On July 3, we loaded up the car. During the drive, I closed my eyes and pictured every step of the crevasse rescue drill over and over. I pictured myself kicking steps, building dead-man anchors, and self-arresting. But most of all, I turned up the music to drown out the nervous chatter in my head.
Our first objective was 11,250-foot Mt. Hood. We woke up at 3 a.m. to give ourselves plenty of time. Despite accidentally walking up the ski area’s half pipe in the dark, and encountering smoking fumaroles that stank worse than a 3-man tent post-Zatarains, the hike was casual; the only open crevasse was about six inches wide.
“That wasn’t scary at all,” I said back at the base.
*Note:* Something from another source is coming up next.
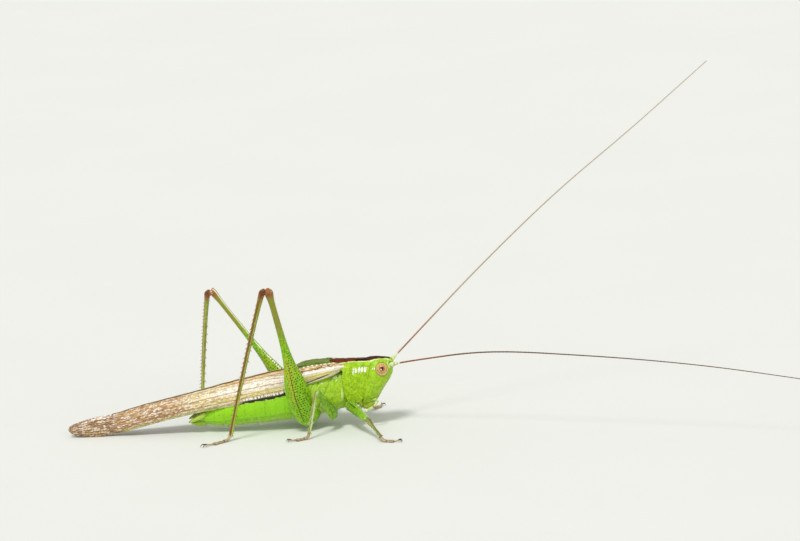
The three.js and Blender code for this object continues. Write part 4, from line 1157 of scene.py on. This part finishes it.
# Legs: rows are [share, half height, half width], and `spines` counts the spines in the row at each angle.
foreSpines = dict(cap=0.03, bow=0.0, spines={150: 5, -150: 5}, spineLength=0.12, spineSize=0.022)
shin = dict(rows=120, columns=32, squareness=0.08, spurs=(40, -40, 140, -140), spurSize=0.04)
legShapes = dict(
    fore=dict(foreSpines, coxa=(0.38, 0.3), ahead=0.25, rows=70, columns=72, kneeTone=0.3, kneeReach=0.1,
              back=(0.6, 0.95),
              femur=[[0, 0.26, 0.22], [0.2, 0.37, 0.28], [0.6, 0.33, 0.25], [0.9, 0.21, 0.18],
                     [1, 0.2, 0.18]],
              tibia=[[0, 0.14, 0.13], [0.1, 0.19, 0.17], [0.24, 0.17, 0.15], [0.4, 0.11, 0.105],
                     [0.93, 0.105, 0.1], [1, 0.13, 0.12]]),
    mid=dict(foreSpines, coxa=(0.38, 0.3), ahead=0.1, rows=70, columns=72, kneeTone=0.3, kneeReach=0.1,
             back=(0.6, 0.95),
             femur=[[0, 0.3, 0.24], [0.12, 0.4, 0.3], [0.4, 0.34, 0.26], [0.85, 0.19, 0.16],
                    [1, 0.19, 0.17]],
             tibia=[[0, 0.13, 0.13], [0.06, 0.15, 0.14], [0.15, 0.11, 0.1], [0.93, 0.1, 0.095],
                    [1, 0.12, 0.11]]),
    hind=dict(cap=0.012, bow=0.08, spines={35: 27, -35: 27, 150: 9, -150: 9}, spineLength=0.17,
              spineSize=0.04, coxa=(0.56, 0.42), ahead=0.0, rows=150, columns=120, kneeTone=0.9,
              kneeReach=0.14, back=(0.0, 0.5),
              femur=[[0, 0.3, 0.24], [0.05, 0.56, 0.36], [0.1, 0.7, 0.43], [0.14, 0.77, 0.46],
                     [0.22, 0.83, 0.48], [0.3, 0.74, 0.45], [0.37, 0.6, 0.38], [0.44, 0.42, 0.3],
                     [0.52, 0.31, 0.24], [0.6, 0.245, 0.2], [0.75, 0.2, 0.17], [0.9, 0.2, 0.17],
                     [0.97, 0.28, 0.22], [1, 0.27, 0.22]],
              tibia=[[0, 0.18, 0.16], [0.02, 0.24, 0.19], [0.06, 0.2, 0.16], [0.15, 0.17, 0.13],
                     [0.4, 0.15, 0.12], [0.7, 0.135, 0.115], [0.93, 0.125, 0.105], [1, 0.15, 0.14]]),
)
femurLook = dict(
    mottle=3000.0, pitShade=("5f8a08", 0.3),
    marks=[("yolk", "a6b81e", 0.7), ("olive", "8a8c22", 0.6), ("knee", "98602a", 0.9),
           # On the femora, pale is mostly a painted highlight along the upper keel.
           ("scorch", "5c240c", 0.9), ("line", "3c360e", 0.5), ("pale", "eef2cc", 0.3),
           ("gleam", "f4dcc6", 0.3)],
    pits=(11000.0, 0.5, 0.5), roughness=(0.28, 0.45), coat=0.05, specular=0.35, glow=0.1)
shinLook = dict(pits=(14000.0, 0.5, 0.25), glow=0.1)
hindShinLook = dict(shinLook, mottle=1500.0, roughness=(0.35, 0.55), specular=0.25, glow=0.0)
looks = dict(
    femur=dict(femurLook, tones=("8cc012", "70a608"), dots=(0.16, 0.17, 0.33, "182606")),
    thigh=dict(femurLook, tones=("96cc0a", "7cb204"), dots=(0.185, 0.21, 0.33, "0a1401")),
    foreShin=dict(shinLook, tones=("93a04a", "78823a"),
                  marks=[("drum", "a0561f", 0.5), ("back", "6d6a35", 0.8)],
                  specks=(11000.0, 0.26, 0.35, "443f1f", None)),
    midShin=dict(shinLook, tones=("a8c05a", "8fae42"), specks=(11000.0, 0.26, 0.4, "5d6430", None),
                 marks=[("pale", "cfdc98", 0.7), ("knee", "d8dcb0", 0.5), ("back", "8a8a44", 0.9)]),
    hindShin=dict(hindShinLook, tones=("8e982c", "7c8624"), specks=(12000.0, 0.26, 0.4, "5a3412", None),
                  marks=[("low", "96a82a", 0.8), ("back", "7c5a12", 0.9), ("knee", "86581a", 0.9),
                         ("scorch", "5c240c", 0.9), ("pale", "d0cf7c", 0.5)]),
    farShin=dict(hindShinLook, tones=("a4b03a", "8ea02c"), specks=(12000.0, 0.24, 0.25, "7a5a24", None),
                 marks=[("low", "a0b434", 0.8), ("back", "a8742e", 0.9), ("knee", "a46a36", 0.9),
                        ("scorch", "5c240c", 0.9), ("pale", "dcdf94", 0.4)]),
    spine=dict(tones=("a4652c", "8a4a20"), mottle=3000.0, roughness=(0.25, 0.4)),
    foot=dict(tones=("b9a682", "9c8763"), mottle=6000.0, marks=[("dark", "5c4632", 0.6)], glow=0.1,
              specks=(14000.0, 0.26, 0.35, "4e3a28", None), pits=(14000.0, 0.5, 0.3),
              roughness=(0.35, 0.55)),
    claw=dict(tones=("5a3c26", "3f2818"), mottle=5000.0, roughness=(0.2, 0.35)),
)
finishes = {key: makeFinish(key + "Finish", look) for key, look in looks.items()}
limbGrids = []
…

Wes tried really hard not to say, “I told you so,” but he did anyway.
Next up: Mt. Sahale in North Cascades National Park. After huffing up the steep bushwhack to the Boston Basin cirque, we set up camp and looked around. A papier-mâché halo of mist hung over our summit, but I could see exactly what I needed to: its glaciated base, jagged and creased with the gray and electric teal of crevasses. I took a deep breath.
The next morning, I took the lead and set a slow, steady pace. Six-foot-wide cracks peered at us like half-lidded blue eyes in the glacier’s wrinkled face.
We noticed they were forming on convex slopes, so we traced a path across flatter areas below the fissures. I marched behind Wes now, doing my best to keep plenty of distance and knotted rope between us so that if one of us fell, the knots would have more of a chance to catch on the crevasse’s lip. But Wes was right—the cracks were easy to avoid.
We spent the next few days ticking off summit after summit. The Shark’s Tooth. Mt. Torment. Forbidden Peak. After a week, we’d climbed everything in the basin, and both the glaciers and the local colony of marmots had become comfortably familiar.
Back in town, we looked at our tick list and realized there was only one peak left: Mt. Rainier.
A local guide had told us that there were several open crevasses—deep ones—and one was so wide that guides had installed a rickety metal ladder over it to make it possible to cross. I was nervous, but not just about the ladder.
In 2012, a friend of mine was descending Rainier when she slipped and survived a 40-foot freefall over a wall of ice. Before I left for Washington, our mutual friends requested I not tell them which day I was climbing the mountain. “We’ll worry too much,” they said. “Just tell us when you’re done.”
The day of our ascent, we woke up at 2 a.m. and ate oatmeal in the parking lot. I was quiet. Wes and I took turns leading the way up Muir Snowfield and to the base of the glaciers in the dark.
Then the sun rose. I looked up and found myself standing beneath the arc of a bergschrund, at once as cold and raw as the flesh of a mountain trout, and as ancient as the Pacific seabed. Suddenly, I understood. Glacier travel wasn’t just a means to an end.
We did eventually summit Mt. Rainier, but in that moment, I no longer felt I needed to. Looking into the ice felt like looking into the soul of the mountain. And that’s what I’d been after.
Verdict: Pass
Weeks of preparation meant we arrived with the right gear and emergency know-how to pull off a summit of Mt. Rainier without incident—other than catastrophically sunburning the insides of our nostrils.
Essential Skills: Cross a Glacier Safely
1. Hit the books. In practice, glacier travel is the same as hiking—but you do need a few extra emergency skills. Learn how and where crevasses form, and rehearse crevasse rescue and self-arrest skills until they’re second-nature.
2. Do your research. Crevasses form differently every year. Look at recent trip reports and talk to local guides and rangers about current conditions.
3. Bring the right gear. Pack crampons, ice axe, helmet, harness, a few locking carabiners, a few nylon slings, and 30 meters of rope. Don’t forget sun screen and glacier goggles.
4. Rope up early. Put on your harness and rope up before you near terrain you’re unsure of. That way, if the slope gets too steep to safely take off your pack, you’re already prepared.
5. Use a GPS or GPS app. Record a track on every glacier crossing so you have a path to follow if you encounter white-out conditions or fog on the descent.